#### [Material]
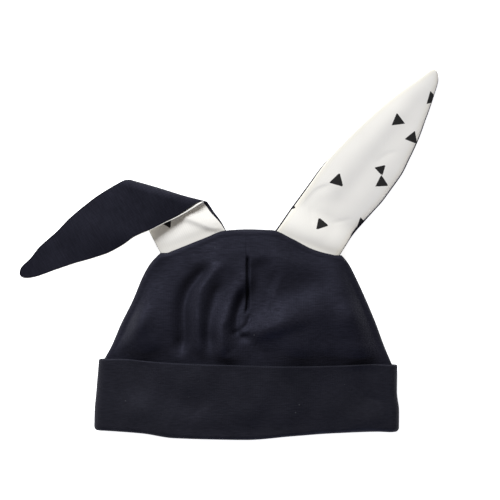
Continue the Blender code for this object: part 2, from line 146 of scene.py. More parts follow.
# Folds of the upper cloth. Each follows a path of (across, up) points, as shares of the cuff's
# half width and the crown's height. Its rise and its widths to the left and to the right of the
# path are millimetres, and its fade is the share of its length over which each end dies away.
# The numbers were fitted so that the cloth's shading comes near the photo's.
Fold = namedtuple("Fold", "name rise left right fade path")
FOLDS = (
    Fold("arch over the left and the top", 1.1, 5.0, 9.3, 0.15,
         ((-0.907, 0.496), (-0.751, 0.563), (-0.647, 0.652), (-0.536, 0.722), (-0.465, 0.841),
          (-0.316, 0.928), (-0.125, 0.877), (0.135, 0.871), (0.367, 0.824), (0.531, 0.708))),
    Fold("valley inside the arch", -5.2, 5.5, 3.0, 0.18,
         ((-0.441, 0.378), (-0.402, 0.499), (-0.406, 0.612), (-0.379, 0.701), (-0.298, 0.777),
          (-0.221, 0.842))),
    Fold("thin ridge left of the dart", 1.9, 3.0, 4.1, 0.20,
         ((-0.294, 0.326), (-0.318, 0.600), (-0.286, 0.741), (-0.187, 0.816), (-0.090, 0.842))),
    Fold("valley beside that ridge", -3.1, 4.2, 5.0, 0.25,
         ((-0.208, 0.390), (-0.239, 0.515), (-0.233, 0.593), (-0.201, 0.686), (-0.133, 0.779))),
    Fold("strong ridge left of the dart", 3.9, 5.4, 4.9, 0.18,
         ((-0.003, 0.349), (-0.151, 0.406), (-0.165, 0.524), (-0.116, 0.595), (-0.066, 0.685),
          (-0.004, 0.757), (0.005, 0.879))),
    Fold("ridge from the dart to the right", 5.1, 9.2, 14.0, 0.25,
         ((0.014, 0.580), (0.158, 0.532), (0.308, 0.595), (0.476, 0.661), (0.578, 0.701))),
    Fold("valley above that ridge", -1.9, 10.9, 10.6, 0.25,
         ((0.048, 0.866), (0.114, 0.756), (0.211, 0.721))),
    Fold("hollow below that ridge", -4.0, 6.6, 14.4, 0.30,
         ((-0.098, 0.415), (0.142, 0.461), (0.348, 0.505), (0.523, 0.552))),
    Fold("pocket beside the dart", -2.6, 2.6, 3.5, 0.25,
         ((-0.002, 0.755), (-0.037, 0.664), (-0.068, 0.577), (-0.065, 0.515), (-0.035, 0.487),
          (0.080, 0.486))),
    Fold("swell at the left side", 11.0, 10.3, 7.2, 0.25,
         ((-0.937, 0.466), (-0.728, 0.560), (-0.726, 0.664))),
    Fold("swell at the right side", 7.5, 11.9, 13.8, 0.25,
         ((0.688, 0.249), (0.793, 0.446), (0.707, 0.699))),
    Fold("dart seam", -0.5, 1.0, 1.0, 0.10, ((0.005, 1.02), (0.005, 0.93), (0.01, 0.84))),
    Fold("deep end of the dart", -3.4, 0.9, 0.8, 0.12,
         ((0.01, 0.88), (0.011, 0.72), (0.008, 0.63), (-0.008, 0.595))),
    Fold("hook under the dart", -1.1, 1.6, 1.6, 0.25,
         ((-0.008, 0.60), (0.022, 0.586), (0.01, 0.553), (-0.066, 0.51), (-0.126, 0.50))),
)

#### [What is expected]
Gather each line of the listing containing the word "from" and show it.

#### [Solution to the exercise]
Continue the Blender code for this object: part 2, from line 146 of scene.py. More parts follow.
    Fold("ridge from the dart to the right", 5.1, 9.2, 14.0, 0.25,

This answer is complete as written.